CARNEIRO LEÃO (1977) – FILOSOFIA E CIÊNCIA

Devido ao modo estranho de seu vigor a filosofia se vê relegada, na idade da ciência mais do que em qualquer outra idade, a uma posição marginal. Por isso se torna imperiosa a necessidade de se discutirem as relações entre filosofia e ciência. Pois só discussões dessa natureza poderão preparar o espírito do homem moderno para a grande decisão. A decisão sobre o sentido de sua existência, que toda época histórica sempre de novo impõe ao homem finito. Na era atômica se trata de uma decisão que interessa ao significado existencial-ontológico da ciência: será a ciência a suprema instância do saber humano ou haverá um outro saber mais originário em que se lançam os fundamentos, se traçam os limites e dessa maneira se assegura à ciência sua verdadeira eficácia?
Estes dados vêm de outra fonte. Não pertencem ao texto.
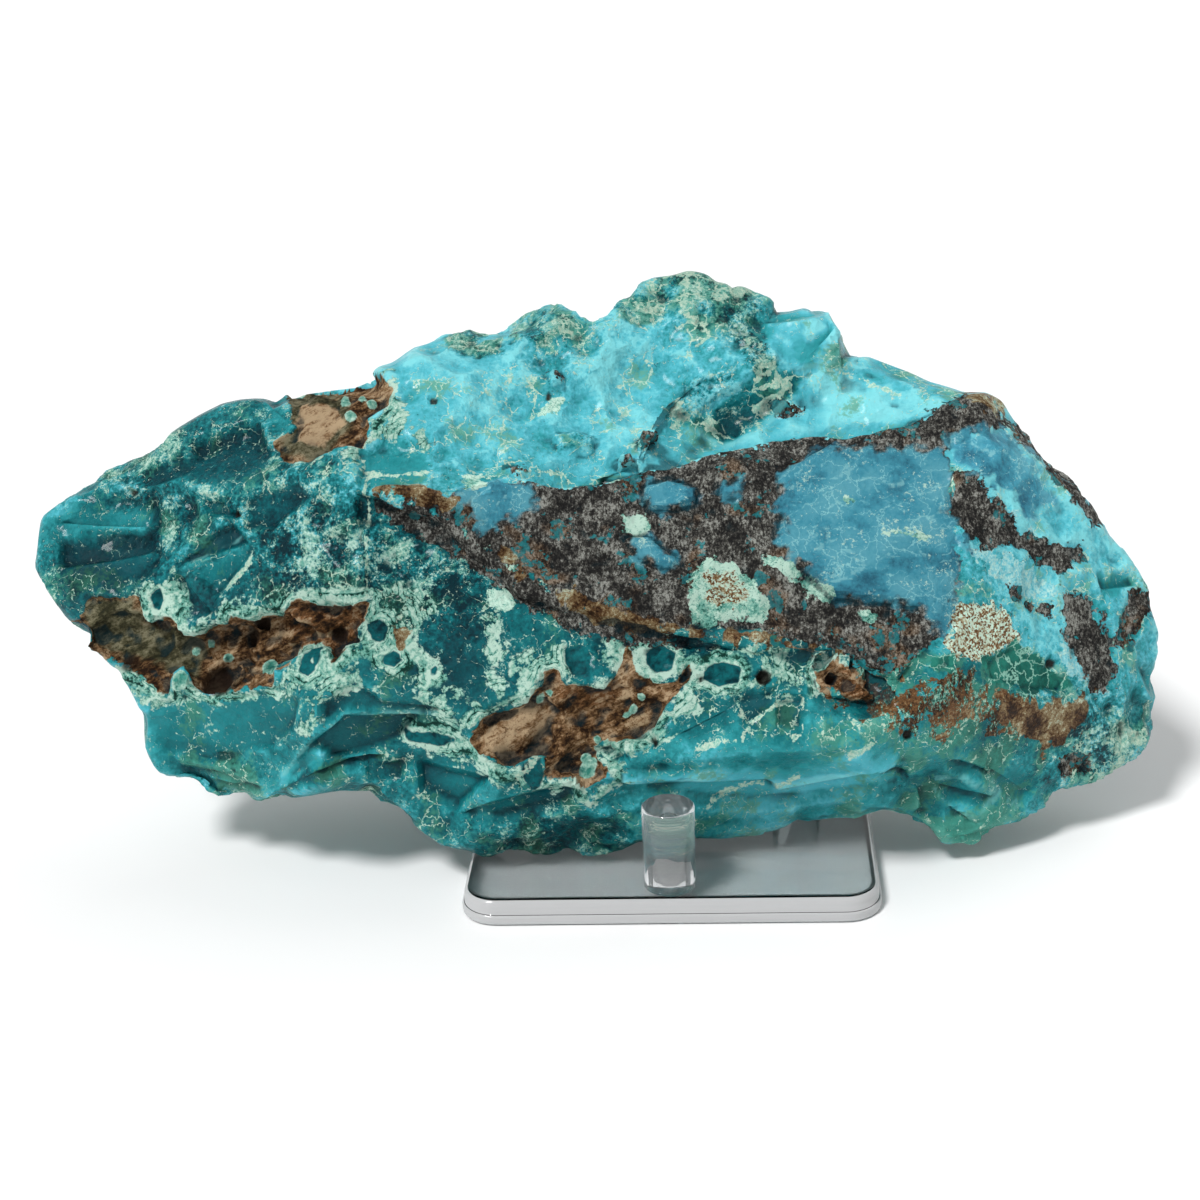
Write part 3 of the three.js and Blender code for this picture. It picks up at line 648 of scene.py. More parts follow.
def shape_stone(points, normals, marks):
    """Moves the even mesh to the broken, crusted and weathered surface."""
    rough = 0.40 + 0.60 * marks["specks"]
    smooth = np.maximum(ramp(marks["glass"], -1, 1), ramp(marks["green_glass"], -1, 1))
    matrix = ramp(marks["matrix"], -0.6, 0.6) * (1 - smooth)
    clay = ramp(marks["clay"], -0.6, 0.6)
    plain = (1 - smooth) * (1 - 0.75 * matrix) * (1 - clay)
    big, big_shade = chips(points, 24, radius=46, step=2.0, tilt=0.20, seed=SEED)
    small, small_shade = chips(points, 10, radius=15, step=0.9, tilt=0.24, seed=SEED + 1)
    tiny, tiny_shade = chips(points, 4.6, radius=6, step=0.35, tilt=0.28, seed=SEED + 2)
    move = -0.7 * small * (plain + 0.2 * matrix)
    move -= 1.0 * tiny * (plain * rough + 0.4 * matrix)

    # Crusts, grainy matrix and lumpy clay
    move += 1.0 * wave(points, 3.4, 3, 5) * (plain * rough**2 + 0.5 * matrix + 0.5 * clay)
    move += 1.3 * wave(points, 8, 3, 9) * (plain * rough**2 + 0.2 * matrix + 1.3 * clay)

    # Rounded rinds where the mint bands meet the clay, glassy cells sunk inside them
    core = np.maximum(marks["clay"], marks["cell"])
    zone = ramp(marks["mint_zone"], -1.2, 0.6)
    hump = np.sqrt(np.clip(1 - ((core + 1.9) / 1.9) ** 2, 0, 1))
    move += 0.8 * zone * hump
    move -= 0.6 * ramp(marks["cell"], -0.3, 0.8)
    move -= 1.0 * ramp(marks["clay"], -0.2, 1.4)
    move += 1.1 * ramp(marks["pale_clay"], -0.4, 2.2)
    move -= 0.8 * big * (0.2 + 0.8 * plain)

    # The lip of the matrix sheet and the pale veins stand a little proud
    lip = np.clip(1 - np.abs(marks["tan"] - 0.5) / 1.6, 0, 1)
    move += 0.35 * lip * ramp(marks["matrix"], -4, -1)
    move += 0.25 * np.clip(1 + (marks["vein_line"] + 0.2) / 0.9, 0, 1)
    move += 0.5 * np.clip(1 + (marks["ridge_line"] + 0.1) / 1.4, 0, 1)
    move += 0.8 * ramp(marks["bead"], -0.5, 0.6)
    move = np.minimum(move, MOST_GROWTH)
    shade = (big_shade + small_shade + tiny_shade) / 3
    return points + normals * move[:, None], shade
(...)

Para o destino histórico do homem moderno será necessário um tal saber originário ou poderá ser ele dispensado e largamente substituído? — É isso o que a presente conferência não diz mas procura dizer em tudo que diz ao discorrer sobre a posição da filosofia na idade da ciência.

A primeira divergência, que opõe filosofia e ciência, diz respeito à essencialização de ambas. Como quer que se relacione com a existência humana, a filosofia nunca, e isso em razão de sua própria essência, é segura de si mesma, como a ciência. Embora conheça em seus fundamentos crises de crescimento, o movimento da ciência é sempre linear e contínuo: as conquistas das gerações passadas se conservam e completam nas novas conquistas. Uma ciência pode ser cega para seus fundamentos de possibilidade, sua transparência reflexa pode esquivar-se em princípio a seus processos de investigação, de uma coisa, porém, ela tem sempre certeza;,de seu objeto. A ciência sempre se reconhece como ciência. Ela duvida de mil coisas, só não de si mesma. É que, como tal, a ciência nunca é objeto de investigação científica. Quando um físico investiga o que é a física, não empreende uma investigação física. Se é, como pró-físico ou como metafísico, não interessa discutir agora, em todo caso não é como físico, que pergunta pela essência da física. Pois em sua essência a física não é uma coisa, que se possa observar num espectroscópio de massa ou experimentar num bico de Busen ou calcular com equações maxwellianas. Do mesmo modo, num electroencefalograma ou numa mielografia o neurologista pode encontrar um foco epilético ou um carcionoma medular, nunca, porém, a medicina, como ciência. Assim, a impossibilidade de uma investigação científica da ciência, como tal, é condição de possibilidade de toda ciência.